Some of the filtering and transformations you can do with losser include:

* Extract some fields from the objects and filter out others.

Any fields in an input object that do not match any of the pattern paths in
the `columns.json` file are filtered out.

([TODO](https://github.com/ckan/losser/issues/2): Support appending unmatched
fields to the end of the ouput table as additional columns).

* Specify the order of the columns in the output table.

Columns are output in the same order that they appear in the `columns.json`
file, which does not have to be the same order as the corresponding fields in
the input objects.

* Rename fields, using a different name for the column in the output table than
for the field in the input objects.

For example to get the "notes" field from each input object and place them
all in a "description" column in the output table, put this object in your
`columns.json`:

"Description": {
"pattern_path": "^notes$",
}

* Match patterns case-sensitively.

By default patterns are matched case-insensitively. To do case-sensitive
matching put `"case_sensitive": true` in a column query in your
`columns.json` file:

"Title": {
"pattern_path": "^title$",
"case_sensitive": true
},

This will match "title" in the input object, but not "Title" or "TITLE".

* Transform the matched values, for example truncating or stripping whitespace
from strings.

* Provide arbitrary pre-processor and post-processor functions to do custom
transformations on the input and output objects
([TODO](https://github.com/ckan/losser/issues/1)).

* Find inconsistently-named fields using a pattern that matches any of the
names and combine them into a single column in the output table.

For example you can provide a pattern like `"^update.*"` that will find keys
named "update", "Update", "Update Frequency" etc. in different input objects
and collect their values in a single "Update Frequency" column.
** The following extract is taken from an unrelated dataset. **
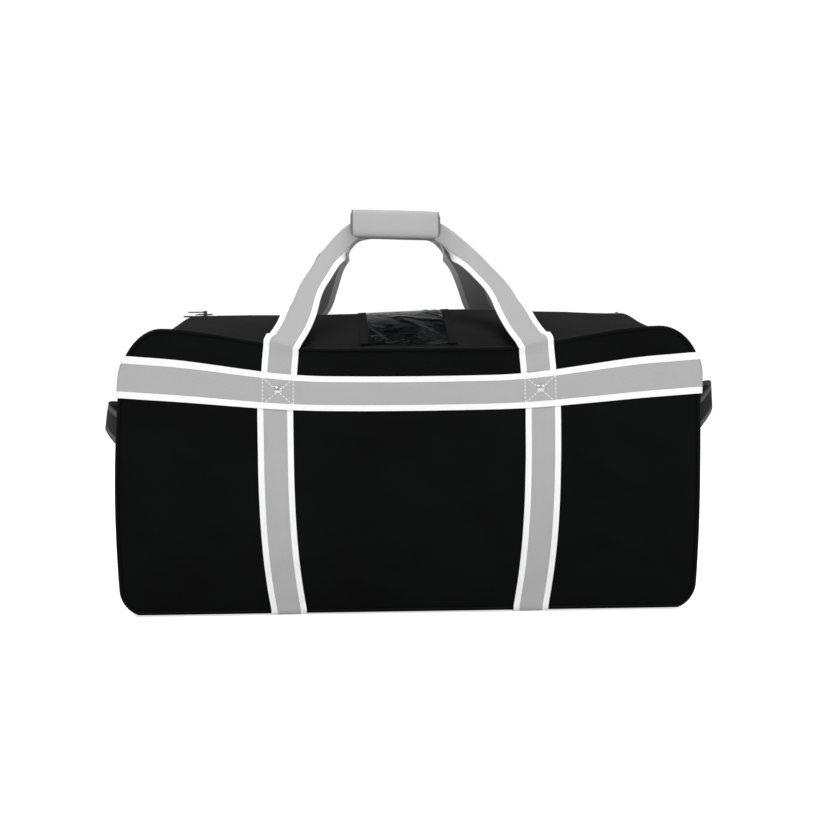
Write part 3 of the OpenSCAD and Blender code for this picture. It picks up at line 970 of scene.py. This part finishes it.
def grip_point(angle, x, out):
    """A point on the grip's rounded section, pulled in at its ends."""
    power = 2 / 4.2
    pull = 1 - 0.05 * np.clip(np.abs(x) / GRIP_HALF, 0, 1) ** 6
    up, aside = np.sin(angle), np.cos(angle)
    tall = (GRIP_TALL + out) * pull * np.sign(up) * np.abs(up) ** power
    thick = (GRIP_THICK + out) * pull * np.sign(aside) * np.abs(aside) ** power
    thick = thick + 0.5 * MM * np.sin(x * 110 + 1) * np.sin(angle * 2)
    y = GRIP_MID[1] + GRIP_UP[1] * tall + GRIP_OUT[1] * thick
    z = GRIP_MID[2] + GRIP_UP[2] * tall + GRIP_OUT[2] * thick + GRIP_TILT * x
    return x + GRIP_MID[0], y, z


def from_grip(point):
    return Vector((0, point.y - GRIP_MID[1], point.z - GRIP_MID[2]))


def round_grip(start, stop, half, out):
    """Part of the way round the grip, from one angle to another."""
    def place(u, v):
        return grip_point(start + (stop - start) * u, (2 * v - 1) * half, out)
    return place


sleeve = cloth(
    "grip_sleeve", 72, 60, round_grip(0, 2 * math.pi, GRIP_HALF, 0), (130 * MM, 2 * GRIP_HALF),
    4 * MM, from_grip, closed=True)
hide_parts("grip_wrap")
dress(sleeve, "front_handle", grip_cloth)

SKIN_OUT = 5.0 * MM
SKIN_FROM = -1.45
SKIN_TO = 2.6
SKIN_HALF = GRIP_HALF - 1.5 * MM

skin = cloth(
    "grip_skin", 60, 60, round_grip(SKIN_FROM, SKIN_TO, SKIN_HALF, SKIN_OUT),
    (120 * MM, 2 * SKIN_HALF), 1.4 * MM, from_grip)
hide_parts("wrap_flap")
dress(skin, "wrap_flap", grip_cloth)

for name, body, out, start, stop in (
        ("loop", "front_handle", 1.0 * MM, 0.5, 1.9), ("hook", "wrap_flap", SKIN_OUT - 1.8 * MM, 1.0, 2.5)):
    patch = cloth(
        f"{name}_patch", 40, 40, round_grip(start, stop, SKIN_HALF - 6 * MM, out),
        (24 * MM, 2 * SKIN_HALF), 0.8 * MM, from_grip)
    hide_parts(f"{name}_strip")
    dress(patch, body, hook_and_loop)


def skin_edge():
    """Points all round the skin's edge."""
    flat = 1 - 2 * np.linspace(0, 1, 40)
    turn = (SKIN_FROM + SKIN_TO - (SKIN_TO - SKIN_FROM) * flat) / 2
    inner = -flat[1:-1] * SKIN_HALF
    angle = np.concatenate([turn, 0 * inner + SKIN_TO, turn[::-1], 0 * inner + SKIN_FROM])
    x = np.concatenate([0 * turn - SKIN_HALF, inner, 0 * turn + SKIN_HALF, -inner])
    return np.stack(grip_point(angle, x, SKIN_OUT - 0.6 * MM), axis=1)


tube("grip_skin_binding", skin_edge(), 1.3 * MM, grip_binding, "wrap_flap")
for x_share, end in ENDS:
    turn = np.linspace(0, 2 * math.pi, 60, endpoint=False)
    ring = np.stack(grip_point(turn, np.full(60, x_share * GRIP_HALF), -1 * MM), axis=1)
    tube(f"grip_end_binding_{end}", ring, 1.6 * MM, grip_binding, "front_handle")

# %% [markdown]
# ## End handles
# A loop of dark webbing stands out from each end, sewn at both feet to a flat strip.
# The loop bows outwards between its feet, and its own stiffness holds it there.

# %% End handles
handle_base_low, handle_base_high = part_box("left_handle_base")
end_loop_low, end_loop_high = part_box("left_end_handle")
BASE_HALF = handle_base_high.y
LOOP_HALF = 90 * MM
FOOT_HALF = end_loop_high.y
LOOP_Z = (end_loop_low.z + end_loop_high.z) / 2
LOOP_OUT = {-1: handle_base_low.x - end_loop_low.x - 3 * MM, 1: handle_base_low.x - end_loop_low.x + 18 * MM}
LOOP_LIFT = {-1: 20 * MM, 1: 46 * MM}


def end_strip_place(x_share, half, out, bow):
    def place(u, v):
        y = (2 * v - 1) * half
        rise = np.clip(1 - (np.abs(y) / LOOP_HALF) ** 2, 0, 1) ** 0.85 * bow
        z = LOOP_Z + (u - 0.5) * WEB * (1 - 0.24 * rise / LOOP_OUT[x_share])
        px, py, _ = gusset_point(x_share, end_s(z, y / HALF_DEPTH), y / HALF_DEPTH, out + rise)
        lift = LOOP_LIFT[x_share] * rise / LOOP_OUT[x_share] * (bow > 0)
        return px, py, z + lift
    return place


for x_share, name in ENDS:
    away = Vector((x_share, 0, 0))
    strip = cloth(
        f"{name}_handle_strip", 12, 90, end_strip_place(x_share, BASE_HALF, STRAP_OUT, 0),
        (WEB, 2 * BASE_HALF), WEB_T, lambda point: away)
    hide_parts(f"{name}_handle_base")
    dress(strip, "bag", dark_webbing)
    loop = cloth(
        f"{name}_handle_loop", 12, 110,
        end_strip_place(x_share, FOOT_HALF, 2 * STRAP_OUT, LOOP_OUT[x_share]), (WEB, 2 * FOOT_HALF), WEB_T,
        lambda point: away)
    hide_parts(f"{name}_end_handle")
    dress(loop, "bag", dark_webbing)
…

* Collect multiple fields together in a single column.

If a pattern matches multiple fields they'll be output as a quoted
comma-separated list in a single cell in the CSV.

For example with an input object like this:

{
"Contributor 1": "Thom Yorke",
"Contributor 2": "Nigel Godrich",
"Contributor 3": "Jonny Greenwood",
...
}

The pattern `"^Contributor.*"` will match all three fields and the value in
the CSV cell will be `"Thom Yorke,Nigel Godrich,Jonny Greenwood"`.

* You can specify that a pattern path should find a unique value in the object,
and if more than one value in the object matches the pattern (and a list
would be returned) an exception will be raised.

Use `"unique": true` in a column query in your `columns.json` file:

"Title": {
"pattern_path": "^title$",
"unique": true
},

This is useful for debugging pattern paths that you expect to be unique.

* You can specify that a pattern path *must* match a value in the object, and
an exception will be raised if there's no matching path through the object
([TODO](https://github.com/ckan/losser/issues/4)).

* When a pattern matches multiple paths through the input object, or matches a
path going through a sub-list, the resulting list of values in the output
table cell can be deduplicated. Put `"deduplicate": true` in a column query
in your `columns.json` file:

"Format": {
"pattern_path": ["^resources$", "^format$"],
"deduplicate": true
},


What it can't do (yet):

* Pattern match against the values of items (as opposed to their keys).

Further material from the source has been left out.